Seingat penulis ketika masa kanak-kanak, aktivitas puasa bulan Ramadan tidak berubah dari dahulu, tetapi seperti yang dilakukan hari ini. Namun, kearifan lokal membuat semuanya tidak ada masalah meskipun aliran listrik belum ada. Ketika bulan puasa Ramadan, mesjid, musholla, langgar, surau tetap terang dengan lampu patromat (istilah di daerah Tapanuli Tengah Strongkeng) dan lampu senter yang terbuat dari bambu melintang, pakai minyak tanah (minyak lampu). Lampu sentir dari bambu yang dilubangi, dipasangkan tali goni menghasilkan cahaya yang mampu menerangi lokasi mesjid, musholla, surau atau langgar.
Tidak ada masalah bagi masyarakat datang ke rumah ibadah untuk melaksanakan ibadah pada malam hari. Lagi budaya kearifan lokal berbicara. Daun kelapa kering yang banyak berserakan di bawah pohon kelapa dikumpulkan, dilepaskan dari pelepahnya, lantas dipadukan menjadi satu, diikat menjadi berbentuk obor. Daun kelapa kering yang diikat berbentuk obor itu namanya Sulo lalu dibakar ujungnya maka muncul api, jadilah obor yang dipergunakan sebagai penerangan berjalan menuju rumah ibadah.

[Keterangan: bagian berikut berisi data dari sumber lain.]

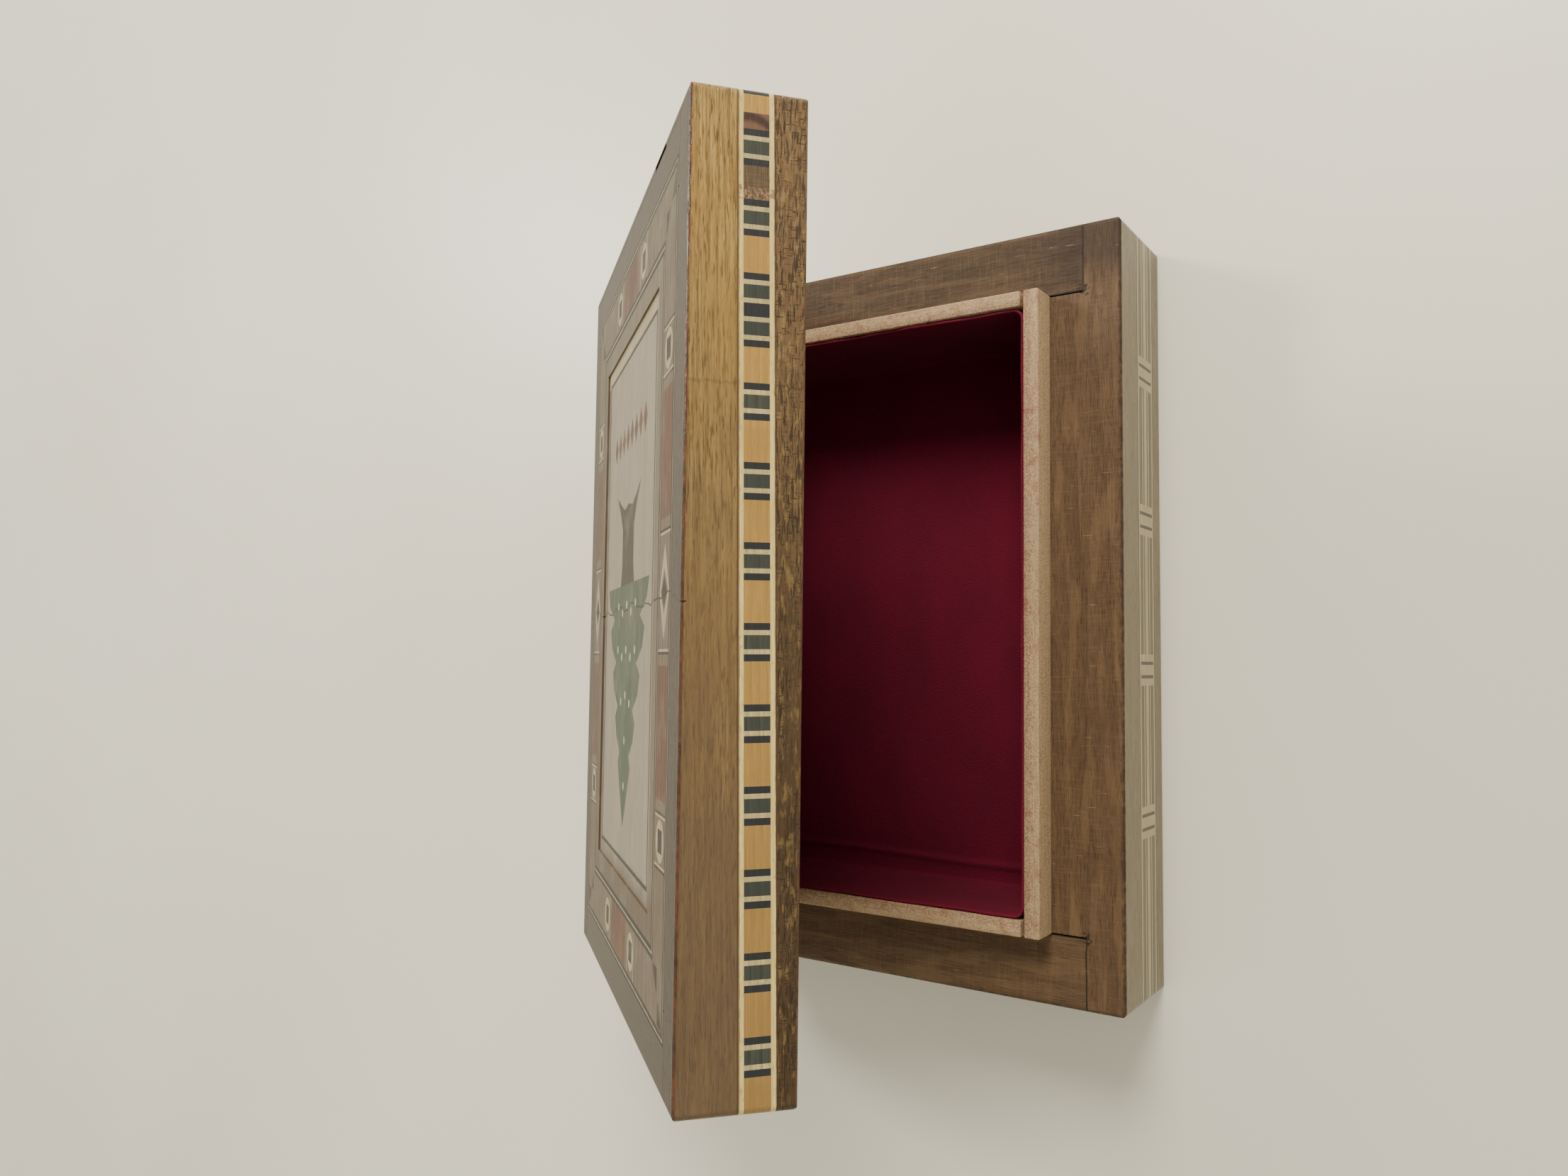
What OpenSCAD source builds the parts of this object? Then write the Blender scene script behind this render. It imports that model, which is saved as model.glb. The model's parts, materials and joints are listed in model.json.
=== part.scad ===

Biasanya menjelang datang bulan puasa Ramadan, anak-anak seusia penulis kala itu ramai-ramai membuat Sulo karena lampu senter yang mempergunakan batere masih langka. Lebih praktis dan ekonomis dengan Sulo, cukup mengumpulkan daun kelapa kering yang berserakan di halaman rumah, disatukan, dipadatkan, lantas diikat menyerupai obor.
Sehari sebelum mandi Balimau di sungai yang airnya jernih, dilakukan aktivitas mamogang atau malopeh yakni menyembelih hewan (kerbau, sapi, kambing) di tanah lapang yang oleh masyarakat. Ada yang memiliki hewan yang utuh atau satu ekor, ada yang dimiliki beramai-ramai atau ada yang membeli dari penjual dalam bentuk kiloan.
Daging hewan itu dimasak, kemudian dibawa ketika mandi Balimau berserta nasi. Tidak hanya itu akan tetapi budaya mamogang atau malopeh satu manifestasi berbaktinya anak-anak kepada orangtua, mertua karena daging hewan yang disembelih atau dibeli di pasar (onan) dimasak dengan masakan yang lezat. Lantas makanan yang lezat itu dibawa ke rumah orangtua, mertua untuk diberikan sebagai makanan untuk bersahur pada malam Sahur pertama di bulan Ramadan.
Makanan atau laukpauk dari hewan yang disembelih (mamogang) diantar dengan memakai rantang kepada orangtua, mertua, sanak famili dan jiran tetangga. Saling memberi satu dengan lainnya. Biasanya yang muda memberi kepada yang tua sehingga tercipta silaturahmi sesama masyarakat, kerabat sebagai tanda persaudaraan.